It would appear that the many economists who have decreed that borrowers can breathe easy until later this year when it comes to the Reserve Bank pulling the interest rate lever will be proven right…at least when it comes to next month’s meeting of the Central Bank anyway.
In a Herald Sun report, TD Securities economist Roland Randall said the RBA’s recently released minutes from their March meeting indicate that there’s, “next to no chance of an interest rate hike in April”.
He noted that commentary in the minutes on Australia’s investment prospects were “less ebullient than in previous comments”, indicating that rates would stay on hold, and said a rise was likely later in the year.
Randall adds, “We have a rate hike pencilled in for May.
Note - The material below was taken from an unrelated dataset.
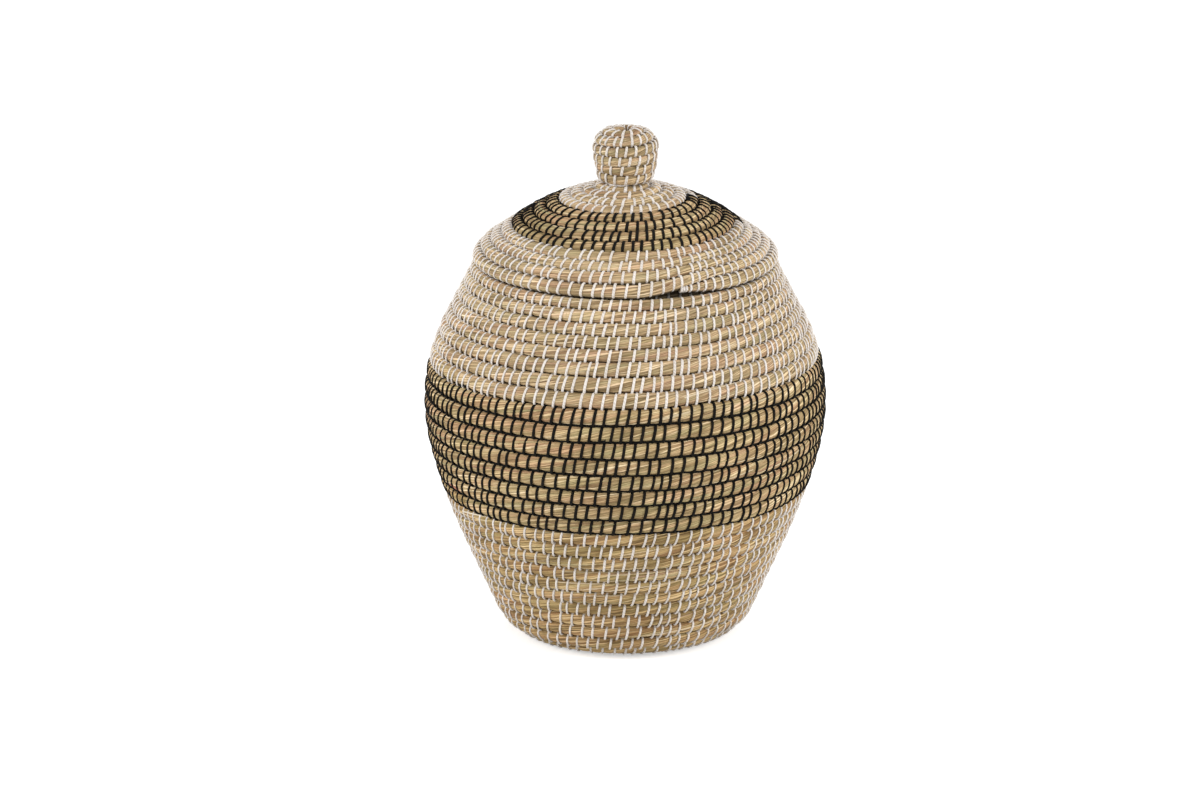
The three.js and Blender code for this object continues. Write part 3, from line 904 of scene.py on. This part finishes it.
# Blades that have worked loose
# Here and there a flat blade lies on top of the bundle and crosses it at a slant, held by the string.
# Each is 35 to 95 mm long, pale, golden, greenish or brown, and has both ends tucked in.
BLADE_LENGTHS = (35, 95)
BLADE_WIDTHS = (0.8, 1.5)
BLADE_STEPS = 24
BLADE_SLANTS = (0.2, 0.9)
BLADE_REACH = 0.9
BLADE_ACROSS = np.array([-0.5, 0, 0.5, 0])
BLADE_LIFT = np.array([0.05, 0.32, 0.05, -0.4])
TUCK_DEPTH, TUCK_SHARPNESS = 1.1, 8
LOOSE_FIBRE_GRAIN = (20, 0.35, 0.35)
BLOTCH_GRAIN = (9, 2, 2)
GRAIN_SHIFTS = (9, 5)
SINGLE_TONE = 0.6
BLADE_CELL = 3


def laid(coil, name, begin, length, theta, turned, across, lift, steps, tint):
    """Strips laid on a bundle, one for each beginning, in mm along the coil. Each starts at the angle
    theta round the bundle and turns on from there. Their profile is given by how far across and how
    high its points lie. They sink in at both ends."""
    share = np.linspace(0, 1, steps)[None, :, None]
    begin, length, theta, turned, tint = (
        np.asarray(value, float)[:, None, None] for value in (begin, length, theta, turned, tint)
    )
    along = begin + length * share
    turns = np.interp(along, coil.along, coil.stations)
    radius = coil.section(turns)[4] / 2
    tucked = -TUCK_DEPTH * np.abs(2 * share - 1) ** TUCK_SHARPNESS
    angle = theta + turned * share + across / radius
    points = coil.surface(turns, angle, lift + tucked)
    flat = 0 * angle
    across, lift = (place + theta * shift for place, shift in zip((across, lift), GRAIN_SHIFTS))
    strand = np.stack([along + flat, across + flat, lift + flat], -1)
    sheets = max(1, round(math.sqrt(len(begin) / BLADE_CELL)))
    return tubes(name, points, False, strand, tint + flat, sheets=sheets)


def loose_blades(coil, name, start, stop, apart):
    """Random blades over the outside of the courses between two turns."""
    first, last = np.interp([start, stop], coil.stations, coil.along)
    random = np.random.default_rng(coil.seed + 70 + int(start))
    count = int((last - first) / apart)
    length = random.uniform(*BLADE_LENGTHS, count)
    begin = first + random.uniform(0, 1, count) * (last - first - length)
    turned = -coil.twist * length * random.uniform(*BLADE_SLANTS, count)
    theta = random.uniform(-BLADE_REACH, BLADE_REACH, count) - turned / 2
    across = random.uniform(*BLADE_WIDTHS, count)[:, None, None] * BLADE_ACROSS
    tint = random.uniform(0, 1, count)
    return laid(coil, name, begin, length, theta, turned, across, BLADE_LIFT, BLADE_STEPS, tint)


def loose_grass(name, tones):
    """Single blades: the tone goes with the blade, with fine fibres along it."""
    material, shader, wire = new_material(name)
    strand, tint = wire.stored("strand", "Vector"), wire.stored("tint")
    fibre = strand.noise(LOOSE_FIBRE_GRAIN, 3, 0.6)
    blotch = strand.noise(BLOTCH_GRAIN, 1)
    stops = [(index / (len(tones) - 1), tone) for index, tone in enumerate(tones)]
    colour = wire.node("ShaderNodeValToRGB", {"stops": stops}, {0: tint + (blotch - 0.5) * 0.3})
    shadow = fibre.clamped(0.3, 0.65) * 0.35 + 0.65
    grey = wire.node("ShaderNodeCombineColor", {}, {0: shadow, 1: shadow, 2: shadow})
    colour.mixed(1.0, grey, "MULTIPLY").feeds(shader.inputs["Base Color"])
    fibre.bump(0.5, 0.0004).feeds(shader.inputs["Normal"])
    (0.68 - fibre * 0.2).feeds(shader.inputs["Roughness"])
    shader.inputs["Specular IOR Level"].default_value = 0.4
    return material


pale_blades = loose_grass("loose_blades_on_straw", [
    (0.25, 0.17, 0.08),
    (0.45, 0.28, 0.16),
    (0.38, 0.32, 0.16),
    (0.58, 0.42, 0.2),
    (0.68, 0.53, 0.33),
    (0.74, 0.6, 0.4),
])
dark_blades = loose_grass("loose_blades_on_olive_straw", [
    (0.2, 0.13, 0.06),
    (0.42, 0.23, 0.12),
    (0.33, 0.29, 0.13),
    (0.5, 0.36, 0.16),
    (0.6, 0.47, 0.27),
    (0.66, 0.53, 0.33),
])
for body, coil, zone, start, stop, apart, colour, grass in (
    ("basket", wall_coil, "lower_wall", band_bottom_turn, foot_turn, 70, "white", pale_blades),
    ("basket", wall_coil, "black_band", UPPER_TURNS, band_bottom_turn, 70, "black", dark_blades),
    ("basket", wall_coil, "upper_wall", 0.2, UPPER_TURNS, 65, "white", pale_blades),
    ("lid", lid_coil, "lid_brim", 0.1, LID_BRIM_TURNS, 70, "white", pale_blades),
    ("lid", lid_coil, "lid_band", LID_BRIM_TURNS, crown_turn, 70, "black", dark_blades),
    ("lid", lid_coil, "lid_crown", crown_turn, lid_turns - 1.5, 70, "white", pale_blades),
    ("lid", knob_coil, "knob", 0.3, knob_turns - 1, 55, "white", pale_blades),
):
    blades = loose_blades(coil, zone + "_loose_blades", start, stop, apart)
    fitted(blades, grass, body, f"seagrass_{colour}_sewn")

# Two single blades at the left: the turn each starts at, its length and width, the place round the
# bundle where it starts and how far it turns, in degrees.
red_grass = loose_grass("red_brown_blade", [
    (0.24, 0.075, 0.035),
    (0.34, 0.115, 0.055),
    (0.44, 0.17, 0.085),
])
bleached_grass = loose_grass("bleached_blade", [
    (0.7, 0.58, 0.4),
    (0.86, 0.76, 0.58),
])
for name, turn, length, width, theta, turned, colour, grass in (
    ("red_blade_on_black_band", 14.6, 34, 3, -16, 0, "black", red_grass),
    ("pale_blade_under_black_band", 16.573, 40, 1.7, 62, -52, "white", bleached_grass),
):
    begin = np.interp([turn], wall_coil.stations, wall_coil.along)
    theta, turned = np.radians([theta]), np.radians([turned])
    across = width * BLADE_ACROSS
    blade = laid(
        wall_coil, name, begin, [length], theta, turned, across, BLADE_LIFT, BLADE_STEPS, [SINGLE_TONE]
    )
    fitted(blade, grass, "basket", f"seagrass_{colour}_sewn")

# Ends of string
# Where a new string is taken up, the end of the old one is laid along the bundle for a stitch or two.
# A few clipped black ends stand in the grooves, and a white thread lies round the knob's foot.
THREAD_STEPS = 12
thread_across = STRING_WIDTH / 2 * np.sin(SPOKES)
thread_lift = STRING_HEIGHT / 2 * (1 + np.cos(SPOKES))


def thread_ends(coil, name, ends):
    """Short threads, each given by the turn it starts at, its length in mm, and where round the bundle
    it starts and ends in degrees."""
    turns, length, theta, to_theta = (np.array(column, float) for column in zip(*ends))
    begin = np.interp(turns, coil.stations, coil.along)
    theta, turned = np.radians(theta), np.radians(to_theta - theta)
    return laid(
        coil, name, begin, length, theta, turned, thread_across, thread_lift, THREAD_STEPS, 0 * begin
    )


for body, coil, name, colour, thread, ends in (
    ("basket", wall_coil, "white_thread_end", "white", white_string, [
        (black_stop - 0.004, 22, -38, -62),
    ]),
    ("basket", wall_coil, "black_thread_ends", "black", black_string, [
        (UPPER_TURNS - 0.015, 15, -35, -70),
        (15.587, 9, -45, -85),
        (9.455, 9, -72, -50),
        (9.452, 5, -35, -68),
        (10.54, 6, -82, -60),
    ]),
    ("lid", knob_coil, "knob_foot_thread", "white", white_string, [
        (0.31, 18, -70, -82),
    ]),
    ("lid", lid_coil, "lid_black_thread_end", "black", black_string, [
        (crown_turn - 0.03, 14, 60, 40),
    ]),
):
    fitted(thread_ends(coil, name, ends), thread, body, colour + "_string")

# The floor, the light and the camera
# A plain pale floor, a white world, soft light from both sides and a little from the front, and the
# photograph's viewpoint: 16 degrees above level, from nearly 5 m away. Lengths are in metres.
FLOOR_REACH = 12
FLOOR_COLOUR = (0.82, 0.82, 0.82, 1)
FLOOR_ROUGHNESS = 0.9
FLOOR_GLOW = 0.48
WHITE = (1, 1, 1, 1)
WORLD_LIGHT, WORLD_SEEN = 0.65, 1
LAMP_DISTANCE, LAMP_SIDE = 2.2, 1.4
LAMP_AIM_HEIGHT = 0.2
LENS, SENSOR_WIDTH = 180, 36
VIEW_ELEVATION = math.radians(16.41)
VIEW_DISTANCE = 4.803
AIM = (-0.0202, 0, 0.1878)

floor_mesh = bpy.data.meshes.new("floor")
floor_corners = [
    (x * FLOOR_REACH, y * FLOOR_REACH, 0) for x, y in ((-1, -1), (1, -1), (1, 1), (-1, 1))
]
floor_mesh.from_pydata(floor_corners, [], [(0, 1, 2, 3)])
floor = bpy.data.objects.new("floor", floor_mesh)
bpy.context.scene.collection.objects.link(floor)
floor_paint, floor_shader, floor_wire = new_material("pale_floor")
floor_shader.inputs["Base Color"].default_value = FLOOR_COLOUR
floor_shader.inputs["Roughness"].default_value = FLOOR_ROUGHNESS


def seen_or_mirrored(wire):
    """1 where the camera sees a thing straight on, in a gloss or through glass."""
    seen, glossy, through = (
        wire.node("ShaderNodeLightPath", output=ray)
        for ray in ("Is Camera Ray", "Is Glossy Ray", "Is Transmission Ray")
    )
    return wire.maths("MAXIMUM", seen, wire.maths("MAXIMUM", glossy, through))


plain = Wire(floor_wire.tree, floor_shader.outputs[0])
glow = floor_wire.node("ShaderNodeEmission", {}, {"Color": WHITE, "Strength": FLOOR_GLOW})
lit = floor_wire.node("ShaderNodeAddShader", {}, {0: plain, 1: glow})
seen = seen_or_mirrored(floor_wire)
blended = floor_wire.node("ShaderNodeMixShader", {}, {0: seen, 1: plain, 2: lit})
blended.feeds(floor_wire.tree.nodes["Material Output"].inputs["Surface"])
floor.data.materials.append(floor_paint)

world = bpy.data.worlds.new("studio")
bpy.context.scene.world = world
world.use_nodes = True
sky = Wire(world.node_tree)
soft = sky.node("ShaderNodeBackground", {}, {"Color": WHITE, "Strength": WORLD_LIGHT})
white = sky.node("ShaderNodeBackground", {}, {"Color": WHITE, "Strength": WORLD_SEEN})
shown = sky.node("ShaderNodeMixShader", {}, {0: seen_or_mirrored(sky), 1: soft, 2: white})
shown.feeds(world.node_tree.nodes["World Output"].inputs["Surface"])

for name, azimuth, elevation, power in (
    ("left_light", -158, 26, 31),
    ("right_light", -22, 26, 33),
    ("front_light", -90, 18, 3.5),
):
    lamp = bpy.data.lights.new(name, "AREA")
    lamp.shape, lamp.size, lamp.energy = "SQUARE", LAMP_SIDE, power
    holder = bpy.data.objects.new(name, lamp)
    bpy.context.scene.collection.objects.link(holder)
    across, up = math.radians(azimuth), math.radians(elevation)
    holder.location = (
        LAMP_DISTANCE * math.cos(up) * math.cos(across),
        LAMP_DISTANCE * math.cos(up) * math.sin(across),
        LAMP_AIM_HEIGHT + LAMP_DISTANCE * math.sin(up),
    )
    holder.rotation_euler = (math.pi / 2 - up, 0, across + math.pi / 2)

camera = bpy.data.objects.new("camera", bpy.data.cameras.new("camera"))
bpy.context.scene.collection.objects.link(camera)
camera.data.lens, camera.data.sensor_width = LENS, SENSOR_WIDTH
camera.location = (
    AIM[0],
    AIM[1] - VIEW_DISTANCE * math.cos(VIEW_ELEVATION),
    AIM[2] + VIEW_DISTANCE * math.sin(VIEW_ELEVATION),
)
camera.rotation_euler = (math.pi / 2 - VIEW_ELEVATION, 0, 0)
bpy.context.scene.camera = camera
bpy.context.scene.view_settings.view_transform = "Standard"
This also looks increasingly less likely.”
The RBA said current economic data was reflecting the effect of the summer floods, but that they would look beyond the short-term impact of this natural disaster.
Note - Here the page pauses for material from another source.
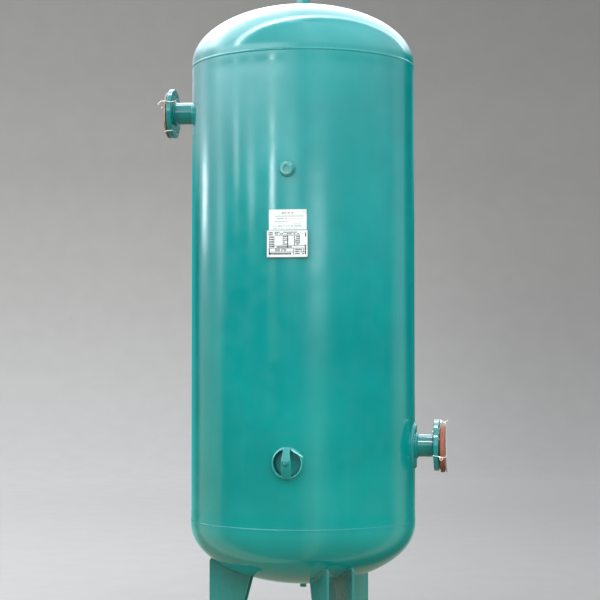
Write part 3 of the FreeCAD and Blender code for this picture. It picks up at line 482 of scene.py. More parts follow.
def enamel(name, base=(0.0012, 0.287, 0.287), dark=(0.0008, 0.238, 0.240), gloss=0.13, waves=1.0, edge=0.0, crease_shade=0.3, patchy=0.35, lift=0.25, edge_highlight_to=(0.03, 0.42, 0.38), low_tone=False):
    """Sprayed gloss enamel on steel: orange peel, slight sags, dust specks, worn edges, painted shade in the sheltered
    corners and a painted highlight on rounded edges.
    """
    t = Tree(name)
    blotch = t.noise(2.6, 3.0, 0.55)
    streak = t.noise(1.0, 4.0, 0.6, t.vec(t.obj, (26, 26, 1.6)))
    fine = t.noise(420.0, 2.0, 0.6)
    col = t.mix(t.band(blotch, 0.3, 0.72), base, dark)
    col = t.mix(t.math("MULTIPLY", t.band(streak, 0.46, 0.72), patchy * 0.30), col, (0.006, 0.335, 0.330))
    col = t.mix(t.math("MULTIPLY", t.band(fine, 0.35, 0.75), 0.10), col, (0.0, 0.20, 0.185))
    # dust specks held in the paint; painted shade: sheltered corners, found by ambient occlusion, are darkened
    nib = t.voronoi(95.0)
    specks = t.band(nib, 0.035, 0.075, 1.0, 0.0)
    gate = t.band(t.noise(7.0, 2.0), 0.56, 0.66)
    specks = t.math("MULTIPLY", specks, gate)
    ao = t.add("ShaderNodeAmbientOcclusion", samples=4)
    ao.inputs["Distance"].default_value = 0.035
    occluded_mask = t.band(ao.outputs["AO"], 0.35, 0.85, 1.0, 0.0)
    corner_shade = t.math("MULTIPLY", occluded_mask, t.band(t.noise(38.0, 3.0), 0.3, 0.7, 0.3, 1.0))
    col = t.mix(t.math("MULTIPLY", corner_shade, crease_shade), col, (0.012, 0.085, 0.078))
    col = t.mix(t.math("MULTIPLY", specks, 0.30), col, (0.05, 0.38, 0.36))
    rough = t.math("ADD", t.band(t.noise(14.0, 3.0), 0.3, 0.75, gloss, gloss + 0.09), t.math("MULTIPLY", corner_shade, 0.25))
    if edge:
        soft = t.round_edges(edge)
        geo = t.add("ShaderNodeNewGeometry")
        dot = t.add("ShaderNodeVectorMath", operation="DOT_PRODUCT")
        t.link(soft, dot.inputs[0])
        t.link(geo.outputs["Normal"], dot.inputs[1])
        # edge band from the rounded-edge normal: it carries real paint chips and a painted highlight
        edge_wear_and_highlight = t.band(dot.outputs["Value"], 0.86, 0.985, 1.0, 0.0)
        chips = t.math("MULTIPLY", edge_wear_and_highlight, t.band(t.noise(160.0, 3.0, 0.7), 0.60, 0.66))
        col = t.mix(t.math("MULTIPLY", chips, 0.75), col, (0.19, 0.20, 0.19))
        rough = t.math("ADD", rough, t.math("MULTIPLY", chips, 0.3))
        # painted highlight: the edge band is mixed towards a lighter colour by the lift amount
        col = t.mix(t.math("MULTIPLY", edge_wear_and_highlight, lift), col, edge_highlight_to)
    else:
        soft = None
    if low_tone:
        # the colour loses a little blue towards the foot
        foot_tint = t.band(t.split()[2], 0.5, 1.75, 1.0, 0.0)
        col = t.mix(foot_tint, col, (1.0, 1.0, 0.925), "MULTIPLY")
    peel = t.noise(300.0, 1.5, 0.5)
    n = t.bump(peel, 0.00006, 1.0, soft)
    n = t.bump(t.noise(30.0, 2.0, 0.5, t.vec(t.obj, (1, 1, 0.35))), 0.0006 * waves, 0.35, n)
    n = t.bump(specks, 0.0002, 0.6, n)
    t.set(Base_Color=col, Roughness=rough, Normal=n, Coat_Weight=0.55, Coat_Roughness=0.035, Coat_IOR=1.5, IOR=1.47)
    t.link(n, t.bsdf.inputs["Coat Normal"])
    return t.mat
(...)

Taking a broader monetary view, the Central Bank minutes went on to report that the economy appeared to be growing at close to trend rate and the outlook for inflation in the year ahead was consistent with the bank’s 2 to 3% medium-term target.
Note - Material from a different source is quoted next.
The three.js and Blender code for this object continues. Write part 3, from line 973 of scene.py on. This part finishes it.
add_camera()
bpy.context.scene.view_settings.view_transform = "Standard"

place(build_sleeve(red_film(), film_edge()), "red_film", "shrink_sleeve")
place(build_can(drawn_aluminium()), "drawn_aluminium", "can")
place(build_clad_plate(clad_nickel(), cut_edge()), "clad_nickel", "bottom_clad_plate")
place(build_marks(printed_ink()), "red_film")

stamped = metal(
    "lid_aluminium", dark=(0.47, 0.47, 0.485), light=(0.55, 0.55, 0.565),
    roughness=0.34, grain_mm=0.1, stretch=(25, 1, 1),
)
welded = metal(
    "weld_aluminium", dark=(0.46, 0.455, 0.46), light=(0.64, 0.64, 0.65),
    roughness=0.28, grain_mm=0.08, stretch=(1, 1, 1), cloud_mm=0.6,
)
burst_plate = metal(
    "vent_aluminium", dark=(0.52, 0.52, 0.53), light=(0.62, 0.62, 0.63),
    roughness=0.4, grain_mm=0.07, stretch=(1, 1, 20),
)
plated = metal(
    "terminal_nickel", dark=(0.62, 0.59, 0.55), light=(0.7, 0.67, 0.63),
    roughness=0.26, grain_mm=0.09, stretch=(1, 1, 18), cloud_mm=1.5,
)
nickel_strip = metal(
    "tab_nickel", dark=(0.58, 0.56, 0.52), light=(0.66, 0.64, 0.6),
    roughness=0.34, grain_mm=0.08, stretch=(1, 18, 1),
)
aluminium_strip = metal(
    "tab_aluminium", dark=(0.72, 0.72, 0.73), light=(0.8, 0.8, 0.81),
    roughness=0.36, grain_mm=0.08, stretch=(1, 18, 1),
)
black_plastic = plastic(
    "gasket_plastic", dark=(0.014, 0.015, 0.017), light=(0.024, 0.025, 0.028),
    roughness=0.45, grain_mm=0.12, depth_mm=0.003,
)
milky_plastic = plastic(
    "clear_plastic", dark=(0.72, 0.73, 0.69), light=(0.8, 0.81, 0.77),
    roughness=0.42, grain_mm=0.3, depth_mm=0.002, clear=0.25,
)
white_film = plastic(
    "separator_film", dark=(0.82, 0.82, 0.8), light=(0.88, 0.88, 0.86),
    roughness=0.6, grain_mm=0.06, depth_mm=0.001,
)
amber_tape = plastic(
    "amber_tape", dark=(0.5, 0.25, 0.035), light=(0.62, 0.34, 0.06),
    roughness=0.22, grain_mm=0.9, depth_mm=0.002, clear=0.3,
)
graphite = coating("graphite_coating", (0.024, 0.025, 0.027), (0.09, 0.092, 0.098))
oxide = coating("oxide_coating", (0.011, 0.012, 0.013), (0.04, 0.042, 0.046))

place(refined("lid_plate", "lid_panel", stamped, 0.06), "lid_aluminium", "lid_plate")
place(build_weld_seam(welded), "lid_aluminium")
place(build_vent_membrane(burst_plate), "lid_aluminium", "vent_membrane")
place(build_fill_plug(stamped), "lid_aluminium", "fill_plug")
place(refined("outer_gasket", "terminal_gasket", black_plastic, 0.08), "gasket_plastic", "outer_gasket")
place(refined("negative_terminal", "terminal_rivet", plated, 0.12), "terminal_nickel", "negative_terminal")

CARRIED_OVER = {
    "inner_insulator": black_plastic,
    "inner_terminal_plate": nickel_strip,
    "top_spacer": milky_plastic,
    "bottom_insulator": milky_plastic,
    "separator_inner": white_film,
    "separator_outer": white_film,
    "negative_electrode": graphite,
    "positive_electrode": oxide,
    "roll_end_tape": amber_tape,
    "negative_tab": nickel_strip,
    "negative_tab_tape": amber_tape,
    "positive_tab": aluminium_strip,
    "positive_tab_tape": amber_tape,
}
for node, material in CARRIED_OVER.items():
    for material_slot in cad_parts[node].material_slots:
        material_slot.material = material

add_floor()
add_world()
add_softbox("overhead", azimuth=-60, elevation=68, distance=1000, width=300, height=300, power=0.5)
“Members confirmed that the board’s approach would be to look through the temporary effects caused by extreme weather events and to continue to set monetary policy based on the medium-term outlook for growth and inflation,” the minutes said.
The RBA took into account a reduction in coal-mining output in Queensland, which was likely to see growth cut by more than they had forecasted last month.
“Coal shipments from Queensland ports had declined sharply in January, consistent with the (RBA) staff’s earlier expectations.
“The staff continued to expect that floods could take about half a percentage point of growth in each of the December and March quarters.”